To be healthy does not mean I must never face what makes me nervous, what gives me anxiety, what causes me to want to numb out. It does mean that I acknowledge what my body is reacting to and make the correct choice, not the cool choice or the choice I think someone else wants me to make, or the choice I’m expected to make, but the right choice. Like a child who has taken a fall and ripped up her knee, ignoring her cry does not make the cut worse. Nor does acknowledging the pain and hugging her and telling her your sorry it hurt make it better. However, one behavior increases the bodies need to signal extreme distress, and one decreases the need for the body to signal extreme distress. The same principal applies for me.
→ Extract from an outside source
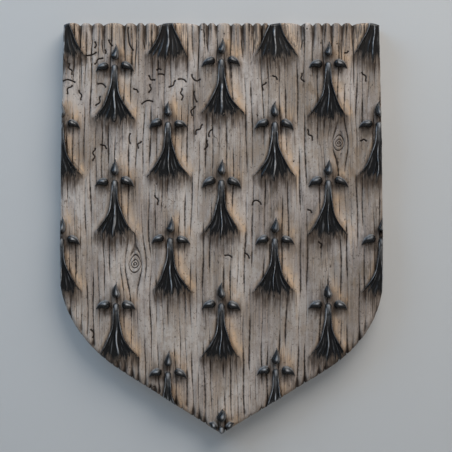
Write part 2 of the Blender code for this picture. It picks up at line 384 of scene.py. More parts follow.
@dataclass(frozen=True)
class Tail:
    """The flared, combed tail of a spot. Lengths are shares of the spot's length.

    Each pair of shares says how far down the tail a form begins and is complete.
    """

    start: float = 0.024
    length: float = 0.640
    sag: float = 0.078
    sag_limit: float = 1.2
    overrun: float = 1.04
    stem_half: float = 0.043
    flare: float = 0.210
    flare_change: Pair = (0.93, 1.07)
    flare_power: float = 2.7
    broad_stem: float = -0.1
    broad_flare: float = 0.06
    broad_power: float = -0.85
    bends: tuple[Ripple, Ripple] = (Ripple(0.06, math.tau), Ripple(0.025, 7.0))
    tears: tuple[Ripple, Ripple] = (Ripple(0.034, 11.0), Ripple(0.026, 23.0))
    stem_rise: float = 0.92
    crest: float = 0.90
    crest_fall: float = 0.50
    crest_power: float = 2.2
    bed: float = 0.44
    bed_fan_fall: float = 0.16
    bed_fall: float = 0.62
    bed_power: float = 1.5
    rim_inset: float = 0.012
    rim_half: float = 0.011
    hairs: float = 3.2
    hair_half: float = 0.012
    hair_least: float = 0.10
    hair_change: float = 0.42
    hair_start: Ripple = Ripple(0.12, 3.0)
    middle_half: float = 0.013
    middle_rise: float = 0.92
    wall_half: float = 0.009
    wall_power: float = 0.6
    opens: Pair = (0.05, 0.20)
    fans: Pair = (0.34, 0.72)
    hair_span: Pair = (0.45, 0.85)
    middle_span: Pair = (0.36, 0.55)
    torn: Pair = (0.90, 1.06)

    def shape(self, p: Array, q: Array, random: np.random.Generator,
              broad: float) -> tuple[Array, Array, Array, Array]:
        """Raises the tail.

        Args:
            p: Places across, from the cap.
            q: Places up, from the cap.
            random: Seeded source of this spot's own variation.
            broad: 1 for a tail with straighter, wider sides, otherwise 0.

        Returns:
            Height as a share of the relief, how far a place lies down the tail, how far across
            it, and the tail's half width there.
        """
        run = -q - self.start
        flare = self.flare * random.uniform(*self.flare_change) * (1.0 + self.broad_flare * broad)
        power = self.flare_power + self.broad_power * broad
        stem = self.stem_half * (1.0 + self.broad_stem * broad)
        half = stem + flare * np.clip(run / self.length, 0.0, self.overrun) ** power
        u = p / half
        turns = random.uniform(0.0, math.tau, 3)
        u = u + bowl(u) * (self.bends[0].at(u, turns[0]) + self.bends[1].at(u, turns[2]))
        ragged = self.tears[0].at(u, turns[0]) + self.tears[1].at(u, turns[1])
        share = run / (self.length * (1.0 + ragged) + self.sag * (1.0 - np.minimum(u * u, self.sag_limit)))
        side = np.abs(u)
        gap = (1.0 - side) * half
        down = unit(share)
        crest = self.crest - self.crest_fall * down ** self.crest_power
        bed = self.bed - self.bed_fan_fall * smooth(*self.fans, share)
        bed = bed * (1.0 - self.bed_fall * down ** self.bed_power)
        hair = self.hair(u, half, share, turns[1])
        middle = self.middle_rise * bump(u * half, 0.0, self.middle_half) * smooth(*self.middle_span, share)
        line = np.maximum(bump(gap, self.rim_inset, self.rim_half), np.maximum(hair, middle))
        opened = smooth(*self.opens, share)
        body = opened * (bed + (crest - bed) * line) + (1.0 - opened) * self.stem_rise * dome(side)
        height = body * unit(gap / self.wall_half) ** self.wall_power * fall(*self.torn, share)
        return np.where((side < 1.0) & (share > 0.0), height, 0.0), share, u, half

    def hair(self, u: Array, half: Array, share: Array, turn: float) -> Array:
        """The combed tresses between the tail's rims and its middle ridge.

        Args:
            u: Places across, in half widths.
            half: Half width of the tail.
            share: How far each place lies down the tail.
            turn: This spot's own variation.

        Returns:
            How far the tresses stand out at each place, from 0 to 1.
        """
        gap = np.abs((u * self.hairs + 0.5) % 1.0 - 0.5) / self.hairs * half
        number = np.round(u * self.hairs)
        tress = self.hair_least + self.hair_change * np.abs(np.sin(2.1 * number + turn))
        begins = self.hair_span[0] + self.hair_start.at(number)
        return tress * bump(gap, 0.0, self.hair_half) * smooth(begins, self.hair_span[1], share)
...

When I acknowledge that my body is throwing me signals, when it remembers something I’ve not thought of in a long time. When I pay attention to my feelings of anxiety, sadness, feeling shut down, anger, fear, etc… When I bring a curiosity to the situation. When I explore what the body is signaling against, and acknowledge that it has had a legitimate reason to be uncomfortable with the situation. When I take the time to explain to myself the steps being taken this time around that will hopefully give a better outcome, with safeguards in place, my body often stops it’s need to send distress signals my way, I relax and move forward with my plans.
The body will tell me when I’m saying “yes” to something I have no time for. It will tell me if my values and priorities are being trampled on by myself with choices I’m making. It will slow the signals down as I take more control of my life, able to trust that I’m functioning as a kind truth-telling caretaker of myself. The body signals are given for a reason. Be thin skinned. Notice feelings. They are often the gate-keepers of the truth of our lives.